» Record excerpts:
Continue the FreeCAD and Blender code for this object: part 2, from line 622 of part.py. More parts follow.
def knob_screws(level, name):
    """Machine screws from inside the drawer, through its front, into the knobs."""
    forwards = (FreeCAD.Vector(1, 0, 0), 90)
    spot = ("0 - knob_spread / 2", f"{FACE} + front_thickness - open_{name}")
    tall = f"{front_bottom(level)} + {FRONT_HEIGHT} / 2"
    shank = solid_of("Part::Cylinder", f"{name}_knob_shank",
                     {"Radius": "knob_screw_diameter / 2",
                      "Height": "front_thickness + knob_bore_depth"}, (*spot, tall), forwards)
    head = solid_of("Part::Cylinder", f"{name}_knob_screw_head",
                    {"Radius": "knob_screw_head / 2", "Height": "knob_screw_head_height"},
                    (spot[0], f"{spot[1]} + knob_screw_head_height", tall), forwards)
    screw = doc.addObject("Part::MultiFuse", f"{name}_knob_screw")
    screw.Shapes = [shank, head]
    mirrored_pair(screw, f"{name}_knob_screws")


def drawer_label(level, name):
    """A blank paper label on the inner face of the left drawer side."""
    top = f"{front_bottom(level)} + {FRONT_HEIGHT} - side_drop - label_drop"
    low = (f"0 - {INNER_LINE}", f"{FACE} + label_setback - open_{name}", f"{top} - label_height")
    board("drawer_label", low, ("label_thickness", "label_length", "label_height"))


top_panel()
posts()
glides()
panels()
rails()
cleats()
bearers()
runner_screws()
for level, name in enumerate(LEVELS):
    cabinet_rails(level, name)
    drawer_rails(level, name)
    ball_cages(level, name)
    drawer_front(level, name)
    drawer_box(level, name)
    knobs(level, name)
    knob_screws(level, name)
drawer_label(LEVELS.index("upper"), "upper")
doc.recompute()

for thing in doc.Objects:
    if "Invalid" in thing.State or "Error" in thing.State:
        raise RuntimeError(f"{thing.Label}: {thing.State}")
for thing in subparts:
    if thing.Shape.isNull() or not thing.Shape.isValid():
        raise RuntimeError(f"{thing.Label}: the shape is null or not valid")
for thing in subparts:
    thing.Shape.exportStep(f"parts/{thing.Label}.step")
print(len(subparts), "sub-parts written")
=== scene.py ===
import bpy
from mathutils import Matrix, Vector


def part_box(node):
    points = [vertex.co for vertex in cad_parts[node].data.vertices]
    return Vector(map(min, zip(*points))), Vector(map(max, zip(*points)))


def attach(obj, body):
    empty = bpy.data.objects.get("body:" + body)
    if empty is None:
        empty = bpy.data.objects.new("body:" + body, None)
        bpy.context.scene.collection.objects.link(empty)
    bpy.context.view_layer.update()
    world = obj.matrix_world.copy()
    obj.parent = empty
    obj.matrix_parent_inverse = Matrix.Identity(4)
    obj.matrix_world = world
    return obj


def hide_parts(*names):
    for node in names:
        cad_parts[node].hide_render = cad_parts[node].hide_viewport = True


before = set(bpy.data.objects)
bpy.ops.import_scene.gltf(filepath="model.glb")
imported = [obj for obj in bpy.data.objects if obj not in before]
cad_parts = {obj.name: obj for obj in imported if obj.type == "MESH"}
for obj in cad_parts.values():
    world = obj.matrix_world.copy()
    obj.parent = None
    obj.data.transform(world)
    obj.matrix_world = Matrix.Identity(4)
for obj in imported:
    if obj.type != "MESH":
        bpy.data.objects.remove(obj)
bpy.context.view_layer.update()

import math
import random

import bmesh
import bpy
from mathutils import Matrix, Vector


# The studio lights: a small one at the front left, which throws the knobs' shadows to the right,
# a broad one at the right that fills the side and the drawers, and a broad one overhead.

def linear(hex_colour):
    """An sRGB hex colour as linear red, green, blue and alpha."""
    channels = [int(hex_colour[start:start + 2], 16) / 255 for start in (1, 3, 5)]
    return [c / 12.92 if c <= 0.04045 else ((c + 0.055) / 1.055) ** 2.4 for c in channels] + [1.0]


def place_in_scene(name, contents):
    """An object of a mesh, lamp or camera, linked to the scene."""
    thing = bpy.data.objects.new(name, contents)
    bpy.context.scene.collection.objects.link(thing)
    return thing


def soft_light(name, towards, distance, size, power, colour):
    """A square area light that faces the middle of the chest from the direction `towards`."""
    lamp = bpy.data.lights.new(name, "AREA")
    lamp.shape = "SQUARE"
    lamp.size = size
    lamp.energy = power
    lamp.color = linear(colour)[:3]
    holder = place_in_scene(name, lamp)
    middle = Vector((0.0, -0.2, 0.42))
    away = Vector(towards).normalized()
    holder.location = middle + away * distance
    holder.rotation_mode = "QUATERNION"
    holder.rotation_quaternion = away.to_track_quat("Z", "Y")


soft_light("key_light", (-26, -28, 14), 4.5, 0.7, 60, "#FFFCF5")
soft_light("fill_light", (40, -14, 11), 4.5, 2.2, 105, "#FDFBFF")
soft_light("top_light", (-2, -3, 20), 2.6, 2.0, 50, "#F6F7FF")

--

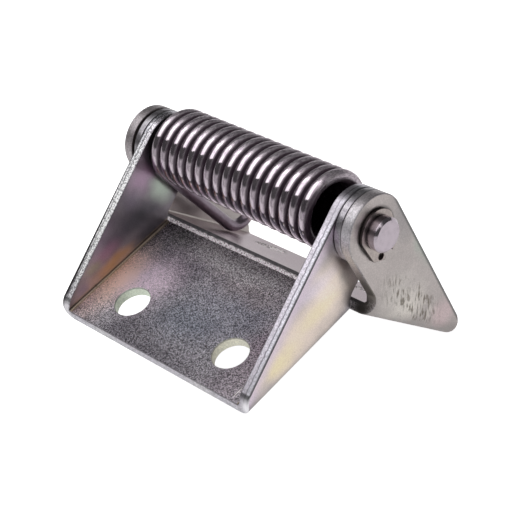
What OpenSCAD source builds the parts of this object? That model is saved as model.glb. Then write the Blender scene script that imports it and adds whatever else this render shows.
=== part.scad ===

» Exercise requirements: Within the listing above, locate the line containing "runner_screws()" and the line containing "for node in". Reproduce those two lines and all lines between them exactly, with nothing added.

» Problem solution:
runner_screws()
for level, name in enumerate(LEVELS):
    cabinet_rails(level, name)
    drawer_rails(level, name)
    ball_cages(level, name)
    drawer_front(level, name)
    drawer_box(level, name)
    knobs(level, name)
    knob_screws(level, name)
drawer_label(LEVELS.index("upper"), "upper")
doc.recompute()

for thing in doc.Objects:
    if "Invalid" in thing.State or "Error" in thing.State:
        raise RuntimeError(f"{thing.Label}: {thing.State}")
for thing in subparts:
    if thing.Shape.isNull() or not thing.Shape.isValid():
        raise RuntimeError(f"{thing.Label}: the shape is null or not valid")
for thing in subparts:
    thing.Shape.exportStep(f"parts/{thing.Label}.step")
print(len(subparts), "sub-parts written")
=== scene.py ===
import bpy
from mathutils import Matrix, Vector


def part_box(node):
    points = [vertex.co for vertex in cad_parts[node].data.vertices]
    return Vector(map(min, zip(*points))), Vector(map(max, zip(*points)))


def attach(obj, body):
    empty = bpy.data.objects.get("body:" + body)
    if empty is None:
        empty = bpy.data.objects.new("body:" + body, None)
        bpy.context.scene.collection.objects.link(empty)
    bpy.context.view_layer.update()
    world = obj.matrix_world.copy()
    obj.parent = empty
    obj.matrix_parent_inverse = Matrix.Identity(4)
    obj.matrix_world = world
    return obj


def hide_parts(*names):
    for node in names:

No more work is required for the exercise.